John Byrd, the man who murdered Sharon Tewksbury's husband during a convenience store robbery 19 years ago in Ohio, was put to death last year on Feb. 19. Tewksbury wanted him killed and she's glad he's dead. Over the years he was in prison he'd threatened her family from death row, writing her letters about his friends on the outside who would "take care of us," she says. "If the man who murdered my husband had at any time shown extreme remorse and asked to talk to me, I might have done it, but in 19 years all he did was threaten to hurt us. There are people in this world who are just plain evil. It has nothing to do with faith and religion and believing or not believing."
Yet Byrd's end has done little for her and her family. Certainly, she feels safer: "The death penalty for my children and I gave us the freedom to know that this man was never going to hurt us again or anyone else again," she says. Still, there was no release, and now Tewksbury speaks of the execution with surprising ambivalence. "None of us felt elation. None of us felt overjoyed. I don't have strong feelings about the death penalty one way or the other now. My goal is to get all of the media to understand that 'closure' is a bad word, a word survivors don't understand. 'Transition' is the word we use. That doesn't mean everything is OK. Never will it be OK, and no execution, no jail sentence, nothing, will help in that process."
Such a reaction isn't uncommon.
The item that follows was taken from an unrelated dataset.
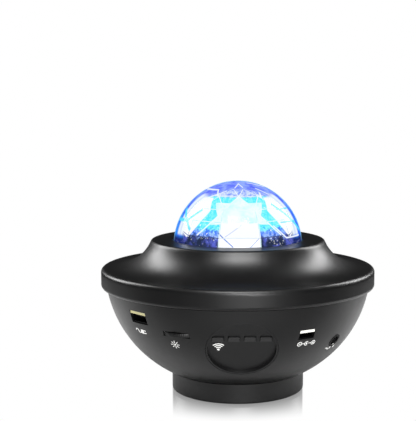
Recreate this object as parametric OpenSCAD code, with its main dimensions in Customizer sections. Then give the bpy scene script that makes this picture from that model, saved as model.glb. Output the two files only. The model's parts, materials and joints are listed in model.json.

Austin Sarat, a political science professor at Amherst College and the author of the 2001 book "When the State Kills: Capital Punishment and the American Condition," says that although there haven't been large-scale studies of the effects of the death penalty on victims' families, anecdotal evidence suggests it often fails to ease anyone's pain. "If you study victims' groups, you find that reaction to the process is very divided," he says. "Many people who witness an execution as relatives of someone who's been murdered come away disappointed, especially where lethal injection is the method, because there's literally nothing to see. For other victims, seeing someone die at least provides the assurance that this person will never do it again."
Today, Tewksbury works as national volunteer coordinator for Parents of Murdered Children. She agrees that victims are frequently disappointed after a long-awaited execution. "Sometimes it doesn't come to them right away, because they're all caught up in the moment," she says. "But further down the road you wake up thinking, 'I'm still missing the person that I loved, nothing's changed, and I don't feel any better.' It's a long hard struggle to work through grief. Some survivors have the ability and the energy and hope to do that, and others don't and their lives are just destroyed."
Welch has seen the same thing. "I'm on the board of directors at the Oklahoma City National Memorial, and I know a lot of victims' family members. For five years prior to [McVeigh's] death, I was saying, 'You're really looking for closure, you're looking for something to help you feel better when you kill Tim McVeigh, and I'm afraid you're not going to find it."
More than most other death-penalty opponents, Welch viscerally understood how the families felt. Right after Julie was killed, he was desperate to see McVeigh die. In 1999, he told a Harvard audience, "After McVeigh and Nichols had been charged -- I mean, fry the bastards. We didn't need a trial, a trial was simply a delay. You no doubt probably saw at some point McVeigh or Nichols being rushed from an automobile to a building, bulletproof vests on, and the reason that the police do this is because people like me will kill them ... Because had I thought that there was any opportunity to kill them, I would have done so."
As the months dragged on, though, Welch had to contend with the memory of his daughter, who was passionately opposed to the death penalty. At 16, she had founded a chapter of Amnesty International at her high school. He remembers that while driving her home from college during her junior year, she'd been enraged by a radio news report of an execution in Texas. "Dad, all they're doing is teaching hate to their children in Texas," she told him. For months, the conflict between her politics and his pain tormented him, and he eventually came out against McVeigh's execution and traveled to western New York to visit McVeigh's father, Bill.
McVeigh was executed on June 11, 2001. Since then, Welch says, "Not a single person has told me they benefited from it. I've had about five people tell me that it really didn't help them any," he says. Some came to that realization while McVeigh was still alive. Welch says that at one survivors' meeting several years after the bombing, a widower who'd wanted the death penalty suddenly said, "You know what? Hell, it ain't going to help me when they kill that guy."